In the listing below, find the line that contains "What FreeCAD Python" and the line that contains "Vec = FreeCAD.Vector". Quote both and every line between them, exactly, and nothing more.

• _RECORDS FOR THIS EXERCISE_:
━━━━━━

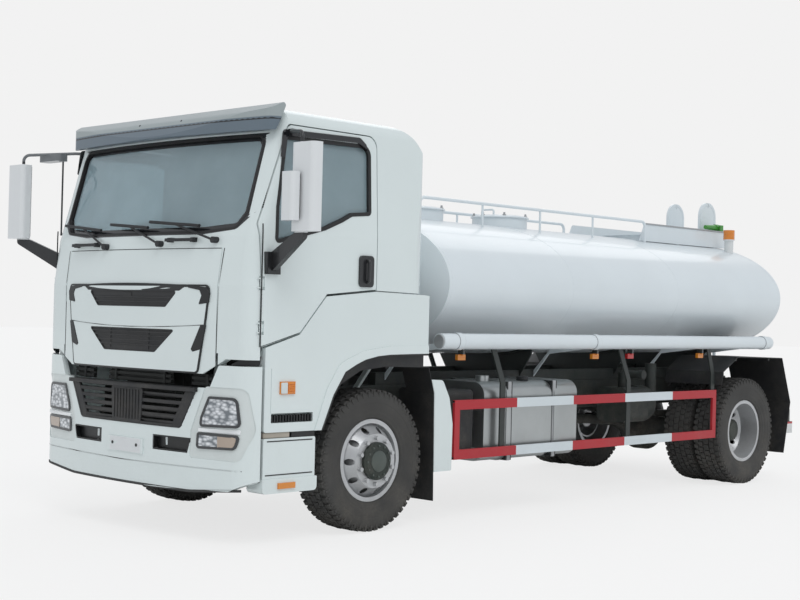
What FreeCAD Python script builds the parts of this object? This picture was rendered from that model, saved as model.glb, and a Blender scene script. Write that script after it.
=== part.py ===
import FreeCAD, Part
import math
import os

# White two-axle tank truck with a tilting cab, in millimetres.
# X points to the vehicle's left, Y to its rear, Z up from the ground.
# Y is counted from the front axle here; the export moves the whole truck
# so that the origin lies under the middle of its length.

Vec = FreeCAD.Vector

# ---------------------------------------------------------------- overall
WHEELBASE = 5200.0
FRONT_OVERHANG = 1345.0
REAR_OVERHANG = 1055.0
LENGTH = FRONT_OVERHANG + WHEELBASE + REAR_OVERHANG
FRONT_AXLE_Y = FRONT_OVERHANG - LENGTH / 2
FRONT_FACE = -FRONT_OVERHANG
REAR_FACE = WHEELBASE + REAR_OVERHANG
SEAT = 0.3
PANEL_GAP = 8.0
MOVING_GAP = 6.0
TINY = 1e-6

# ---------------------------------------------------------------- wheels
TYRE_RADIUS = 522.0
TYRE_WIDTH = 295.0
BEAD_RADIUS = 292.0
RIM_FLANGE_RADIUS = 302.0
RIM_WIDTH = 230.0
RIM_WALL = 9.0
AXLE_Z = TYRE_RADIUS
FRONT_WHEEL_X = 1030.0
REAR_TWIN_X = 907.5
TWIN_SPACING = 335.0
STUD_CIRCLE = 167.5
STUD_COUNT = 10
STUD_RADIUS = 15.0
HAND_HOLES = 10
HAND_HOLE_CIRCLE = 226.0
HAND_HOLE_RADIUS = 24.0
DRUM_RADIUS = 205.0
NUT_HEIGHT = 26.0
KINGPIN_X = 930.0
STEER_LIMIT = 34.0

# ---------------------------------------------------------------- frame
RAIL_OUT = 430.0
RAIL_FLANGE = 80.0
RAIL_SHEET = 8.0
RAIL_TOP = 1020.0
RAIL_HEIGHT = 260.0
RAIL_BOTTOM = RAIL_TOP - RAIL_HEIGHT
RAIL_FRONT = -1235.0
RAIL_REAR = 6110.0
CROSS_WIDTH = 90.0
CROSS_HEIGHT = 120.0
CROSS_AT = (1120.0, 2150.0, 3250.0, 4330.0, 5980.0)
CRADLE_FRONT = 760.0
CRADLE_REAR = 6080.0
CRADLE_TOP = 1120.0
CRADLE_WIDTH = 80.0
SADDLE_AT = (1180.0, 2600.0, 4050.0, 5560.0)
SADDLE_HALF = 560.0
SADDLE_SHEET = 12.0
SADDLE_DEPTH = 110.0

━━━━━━

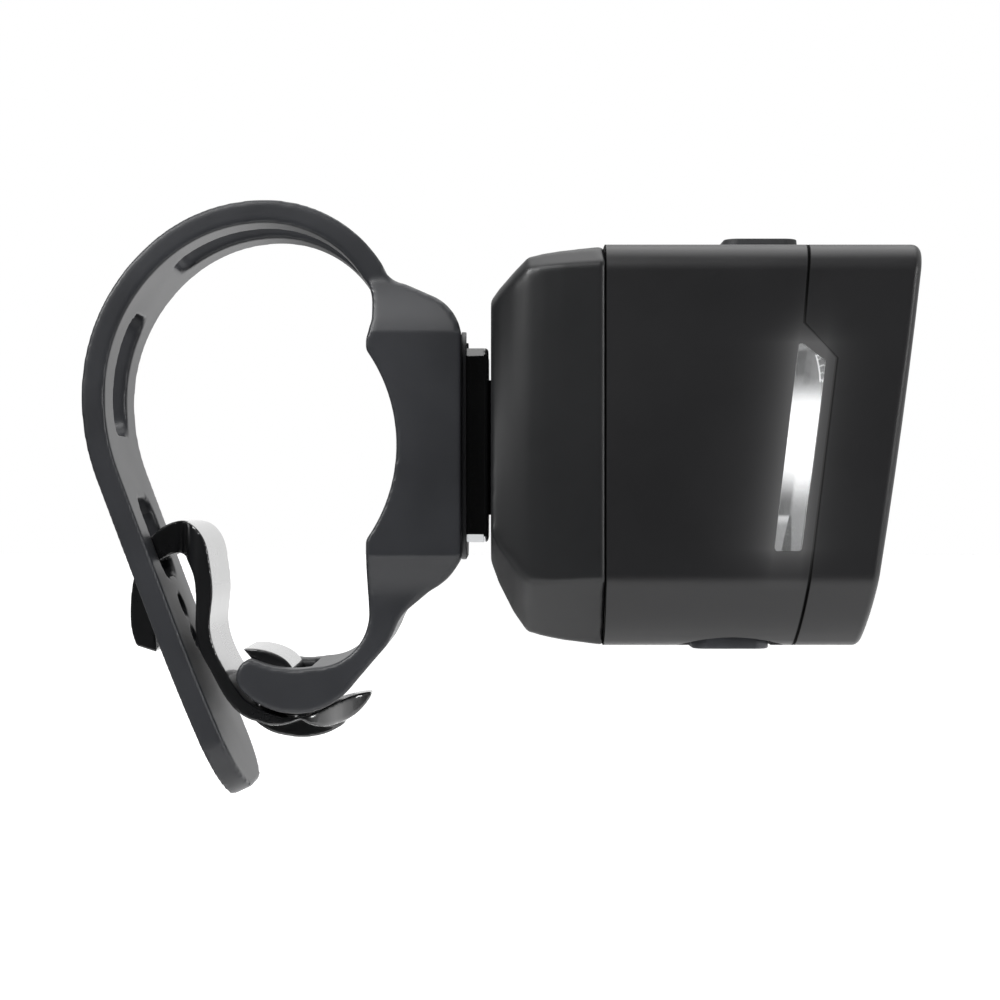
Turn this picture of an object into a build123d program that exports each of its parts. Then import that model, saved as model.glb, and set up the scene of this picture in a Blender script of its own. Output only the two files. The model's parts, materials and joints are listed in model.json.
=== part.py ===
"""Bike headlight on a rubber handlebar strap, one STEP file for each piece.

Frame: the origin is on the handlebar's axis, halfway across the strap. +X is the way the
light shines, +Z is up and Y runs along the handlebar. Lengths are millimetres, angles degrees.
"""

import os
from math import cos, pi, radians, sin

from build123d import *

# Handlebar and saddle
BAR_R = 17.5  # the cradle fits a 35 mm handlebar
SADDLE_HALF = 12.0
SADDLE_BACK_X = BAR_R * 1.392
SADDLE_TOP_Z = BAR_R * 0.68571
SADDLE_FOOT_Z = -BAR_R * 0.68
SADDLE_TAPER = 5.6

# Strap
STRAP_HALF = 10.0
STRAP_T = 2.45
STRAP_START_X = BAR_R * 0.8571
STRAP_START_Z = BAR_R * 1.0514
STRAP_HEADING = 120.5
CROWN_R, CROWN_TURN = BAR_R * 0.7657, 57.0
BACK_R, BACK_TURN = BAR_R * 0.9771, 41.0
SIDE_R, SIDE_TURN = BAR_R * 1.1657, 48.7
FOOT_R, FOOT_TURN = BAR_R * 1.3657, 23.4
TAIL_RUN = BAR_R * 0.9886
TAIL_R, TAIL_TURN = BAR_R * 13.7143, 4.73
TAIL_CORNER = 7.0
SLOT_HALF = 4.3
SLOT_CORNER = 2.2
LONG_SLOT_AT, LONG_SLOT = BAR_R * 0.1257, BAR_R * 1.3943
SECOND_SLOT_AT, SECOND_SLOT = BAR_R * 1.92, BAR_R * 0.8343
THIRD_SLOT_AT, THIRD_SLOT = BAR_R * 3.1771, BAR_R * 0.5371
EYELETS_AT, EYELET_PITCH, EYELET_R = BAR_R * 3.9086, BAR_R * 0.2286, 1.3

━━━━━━

• _EXERCISE SOLUTION_:
What FreeCAD Python script builds the parts of this object? This picture was rendered from that model, saved as model.glb, and a Blender scene script. Write that script after it.
=== part.py ===
import FreeCAD, Part
import math
import os

# White two-axle tank truck with a tilting cab, in millimetres.
# X points to the vehicle's left, Y to its rear, Z up from the ground.
# Y is counted from the front axle here; the export moves the whole truck
# so that the origin lies under the middle of its length.

Vec = FreeCAD.Vector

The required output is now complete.